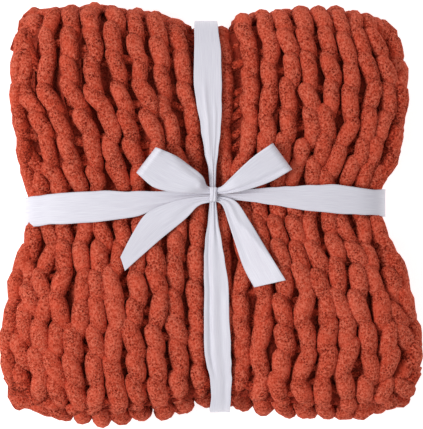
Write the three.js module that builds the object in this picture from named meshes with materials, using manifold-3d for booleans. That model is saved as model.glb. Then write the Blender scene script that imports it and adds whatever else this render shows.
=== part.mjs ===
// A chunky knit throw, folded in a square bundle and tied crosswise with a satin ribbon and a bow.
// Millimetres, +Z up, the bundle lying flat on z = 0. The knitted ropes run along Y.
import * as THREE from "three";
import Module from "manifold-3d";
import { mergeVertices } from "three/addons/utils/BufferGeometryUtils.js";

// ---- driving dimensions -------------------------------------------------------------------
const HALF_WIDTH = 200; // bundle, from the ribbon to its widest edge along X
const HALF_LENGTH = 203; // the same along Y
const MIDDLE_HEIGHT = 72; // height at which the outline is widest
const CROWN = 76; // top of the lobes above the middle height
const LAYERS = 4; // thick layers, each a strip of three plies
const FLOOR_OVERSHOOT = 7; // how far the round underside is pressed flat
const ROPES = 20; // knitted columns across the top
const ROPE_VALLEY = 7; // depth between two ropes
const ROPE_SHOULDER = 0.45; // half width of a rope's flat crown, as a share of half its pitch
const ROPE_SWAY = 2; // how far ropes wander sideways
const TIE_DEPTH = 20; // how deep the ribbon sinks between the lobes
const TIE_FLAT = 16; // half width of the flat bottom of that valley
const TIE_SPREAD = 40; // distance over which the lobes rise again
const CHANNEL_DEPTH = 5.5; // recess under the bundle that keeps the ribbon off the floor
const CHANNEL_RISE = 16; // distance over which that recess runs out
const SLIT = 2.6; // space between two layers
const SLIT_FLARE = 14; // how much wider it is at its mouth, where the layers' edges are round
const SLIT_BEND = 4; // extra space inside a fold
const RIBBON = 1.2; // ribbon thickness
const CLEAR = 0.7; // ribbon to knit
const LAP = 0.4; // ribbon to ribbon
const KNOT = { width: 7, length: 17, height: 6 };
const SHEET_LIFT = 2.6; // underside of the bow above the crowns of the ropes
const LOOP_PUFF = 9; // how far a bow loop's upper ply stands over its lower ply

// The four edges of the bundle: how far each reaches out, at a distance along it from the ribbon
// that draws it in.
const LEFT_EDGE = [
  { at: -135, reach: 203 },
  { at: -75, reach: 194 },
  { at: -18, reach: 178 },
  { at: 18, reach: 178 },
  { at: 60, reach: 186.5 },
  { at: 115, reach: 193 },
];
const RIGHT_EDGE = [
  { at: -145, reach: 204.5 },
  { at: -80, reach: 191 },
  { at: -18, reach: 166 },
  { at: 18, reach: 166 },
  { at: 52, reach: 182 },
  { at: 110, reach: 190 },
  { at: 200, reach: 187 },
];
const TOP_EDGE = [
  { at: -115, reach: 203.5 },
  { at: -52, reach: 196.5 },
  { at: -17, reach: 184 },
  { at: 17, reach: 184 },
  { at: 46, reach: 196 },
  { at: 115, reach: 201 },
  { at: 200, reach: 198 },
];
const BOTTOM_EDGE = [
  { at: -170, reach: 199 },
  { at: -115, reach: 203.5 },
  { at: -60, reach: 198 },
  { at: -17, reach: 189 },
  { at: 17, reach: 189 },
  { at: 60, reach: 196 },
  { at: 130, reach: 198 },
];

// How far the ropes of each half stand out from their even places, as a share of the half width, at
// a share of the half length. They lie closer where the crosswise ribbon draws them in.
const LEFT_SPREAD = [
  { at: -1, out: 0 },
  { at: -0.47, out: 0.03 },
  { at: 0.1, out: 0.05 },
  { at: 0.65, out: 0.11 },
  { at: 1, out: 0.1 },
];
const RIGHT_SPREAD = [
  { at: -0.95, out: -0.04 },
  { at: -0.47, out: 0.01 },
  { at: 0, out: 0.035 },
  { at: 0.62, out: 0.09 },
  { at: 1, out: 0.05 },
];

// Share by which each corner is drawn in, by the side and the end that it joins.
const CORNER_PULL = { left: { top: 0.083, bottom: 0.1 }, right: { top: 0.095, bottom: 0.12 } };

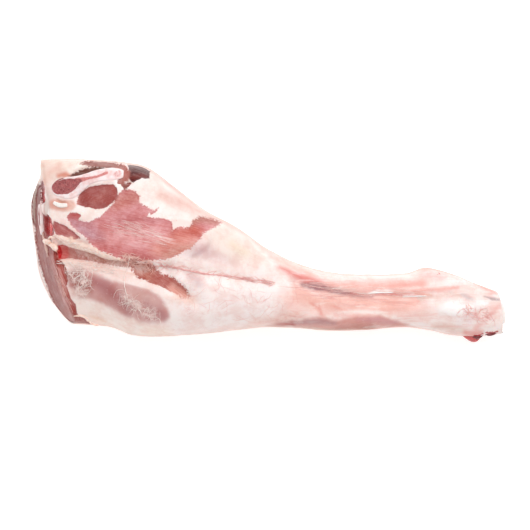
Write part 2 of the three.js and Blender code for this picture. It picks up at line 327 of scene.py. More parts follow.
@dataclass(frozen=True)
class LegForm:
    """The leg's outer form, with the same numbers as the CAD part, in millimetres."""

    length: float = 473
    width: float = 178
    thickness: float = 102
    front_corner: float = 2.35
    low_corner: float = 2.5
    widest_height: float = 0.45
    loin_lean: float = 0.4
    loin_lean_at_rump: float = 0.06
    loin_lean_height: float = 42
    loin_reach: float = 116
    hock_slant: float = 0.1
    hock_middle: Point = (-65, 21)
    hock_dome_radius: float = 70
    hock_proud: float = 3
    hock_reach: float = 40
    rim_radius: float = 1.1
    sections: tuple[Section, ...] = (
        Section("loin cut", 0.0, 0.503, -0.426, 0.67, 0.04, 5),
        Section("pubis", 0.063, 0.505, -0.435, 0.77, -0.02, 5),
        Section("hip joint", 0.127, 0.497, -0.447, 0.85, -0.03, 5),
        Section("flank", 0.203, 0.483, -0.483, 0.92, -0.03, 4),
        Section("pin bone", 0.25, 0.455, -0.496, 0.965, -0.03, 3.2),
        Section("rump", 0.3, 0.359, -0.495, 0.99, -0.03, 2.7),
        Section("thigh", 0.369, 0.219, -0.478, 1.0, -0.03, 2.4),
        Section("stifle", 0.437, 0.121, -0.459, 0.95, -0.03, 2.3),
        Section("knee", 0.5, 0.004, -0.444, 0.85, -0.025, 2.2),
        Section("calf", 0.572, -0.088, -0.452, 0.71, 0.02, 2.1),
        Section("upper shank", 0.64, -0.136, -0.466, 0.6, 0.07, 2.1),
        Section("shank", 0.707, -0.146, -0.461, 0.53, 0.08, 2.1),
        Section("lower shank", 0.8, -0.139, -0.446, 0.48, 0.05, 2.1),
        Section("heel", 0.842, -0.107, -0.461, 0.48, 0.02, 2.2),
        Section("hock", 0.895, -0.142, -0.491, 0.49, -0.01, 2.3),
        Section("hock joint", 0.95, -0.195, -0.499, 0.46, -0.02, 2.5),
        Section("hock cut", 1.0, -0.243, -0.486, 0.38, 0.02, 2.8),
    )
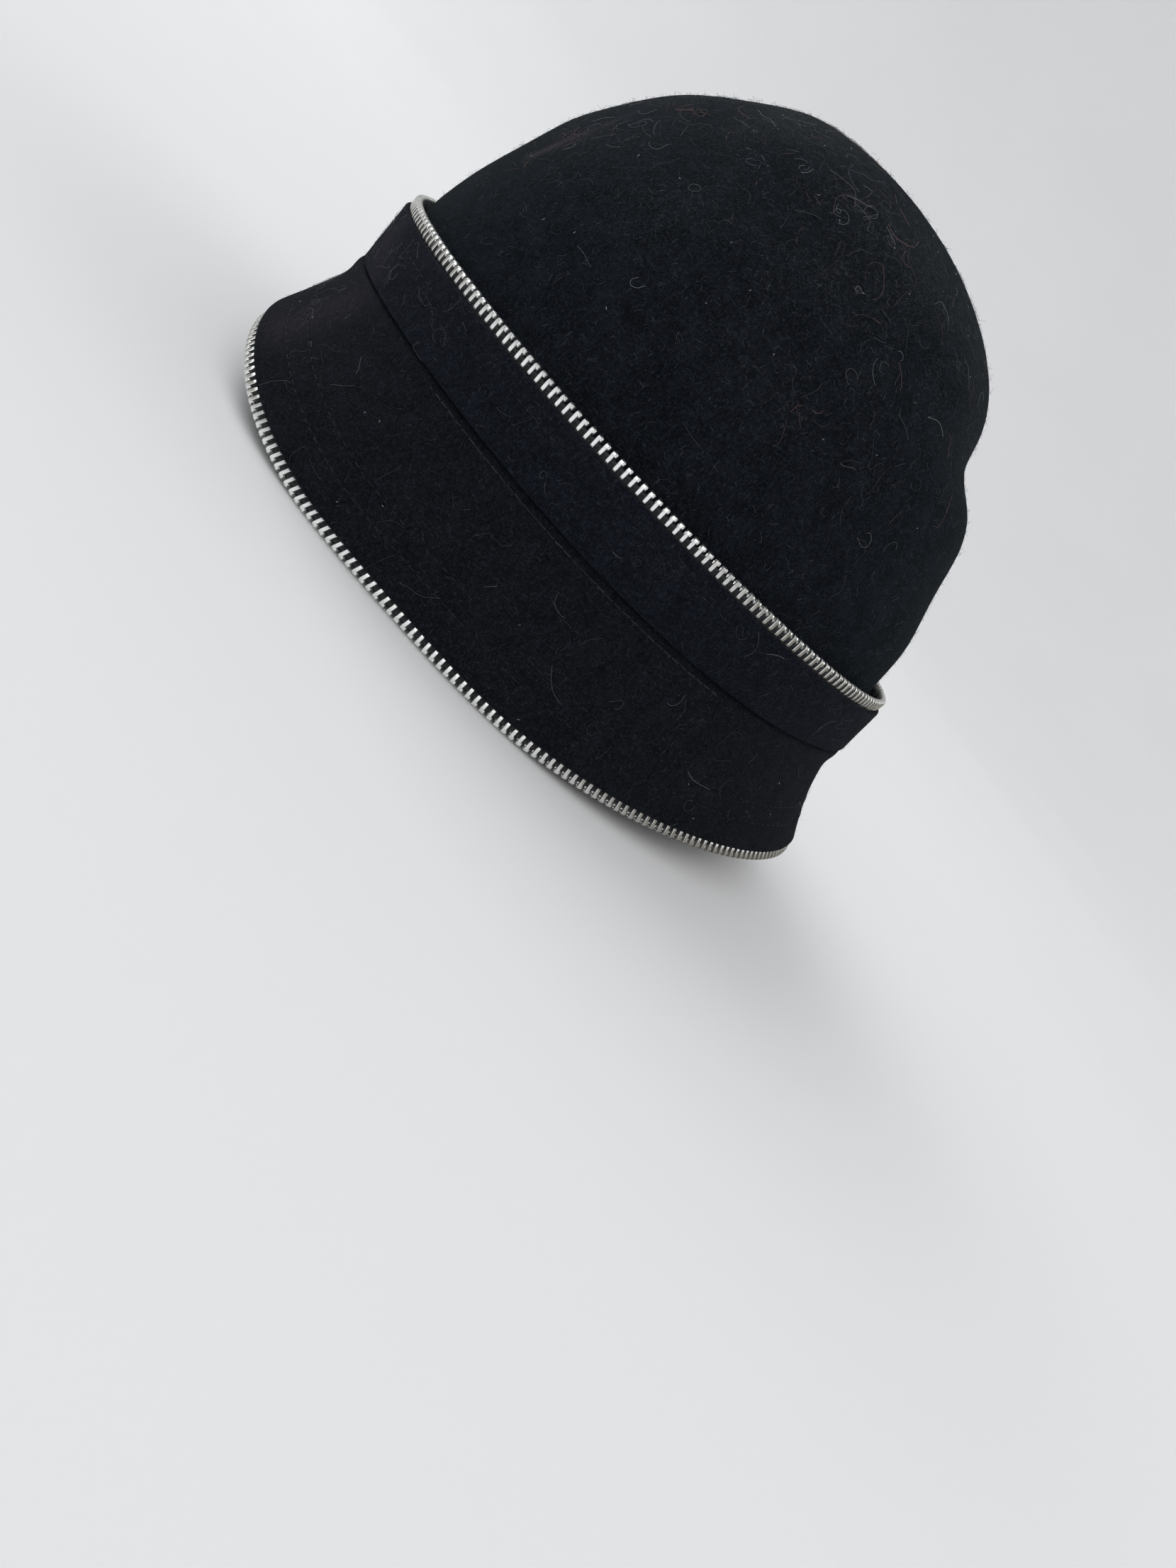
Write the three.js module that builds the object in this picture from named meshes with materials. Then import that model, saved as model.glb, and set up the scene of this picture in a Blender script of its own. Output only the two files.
------------------------------------
Exact reproduction is required: output the lines from the start of the entries above through the line with "const LOOP_PUFF = 9;".

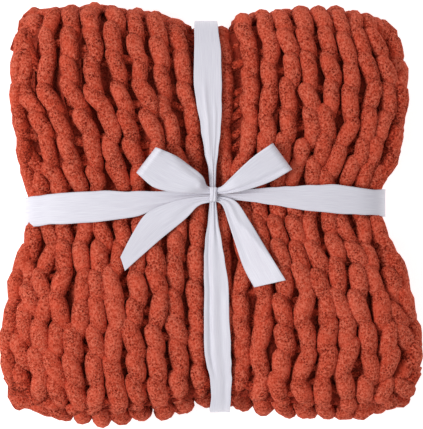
Write the three.js module that builds the object in this picture from named meshes with materials, using manifold-3d for booleans. That model is saved as model.glb. Then write the Blender scene script that imports it and adds whatever else this render shows.
=== part.mjs ===
// A chunky knit throw, folded in a square bundle and tied crosswise with a satin ribbon and a bow.
// Millimetres, +Z up, the bundle lying flat on z = 0. The knitted ropes run along Y.
import * as THREE from "three";
import Module from "manifold-3d";
import { mergeVertices } from "three/addons/utils/BufferGeometryUtils.js";

// ---- driving dimensions -------------------------------------------------------------------
const HALF_WIDTH = 200; // bundle, from the ribbon to its widest edge along X
const HALF_LENGTH = 203; // the same along Y
const MIDDLE_HEIGHT = 72; // height at which the outline is widest
const CROWN = 76; // top of the lobes above the middle height
const LAYERS = 4; // thick layers, each a strip of three plies
const FLOOR_OVERSHOOT = 7; // how far the round underside is pressed flat
const ROPES = 20; // knitted columns across the top
const ROPE_VALLEY = 7; // depth between two ropes
const ROPE_SHOULDER = 0.45; // half width of a rope's flat crown, as a share of half its pitch
const ROPE_SWAY = 2; // how far ropes wander sideways
const TIE_DEPTH = 20; // how deep the ribbon sinks between the lobes
const TIE_FLAT = 16; // half width of the flat bottom of that valley
const TIE_SPREAD = 40; // distance over which the lobes rise again
const CHANNEL_DEPTH = 5.5; // recess under the bundle that keeps the ribbon off the floor
const CHANNEL_RISE = 16; // distance over which that recess runs out
const SLIT = 2.6; // space between two layers
const SLIT_FLARE = 14; // how much wider it is at its mouth, where the layers' edges are round
const SLIT_BEND = 4; // extra space inside a fold
const RIBBON = 1.2; // ribbon thickness
const CLEAR = 0.7; // ribbon to knit
const LAP = 0.4; // ribbon to ribbon
const KNOT = { width: 7, length: 17, height: 6 };
const SHEET_LIFT = 2.6; // underside of the bow above the crowns of the ropes
const LOOP_PUFF = 9; // how far a bow loop's upper ply stands over its lower ply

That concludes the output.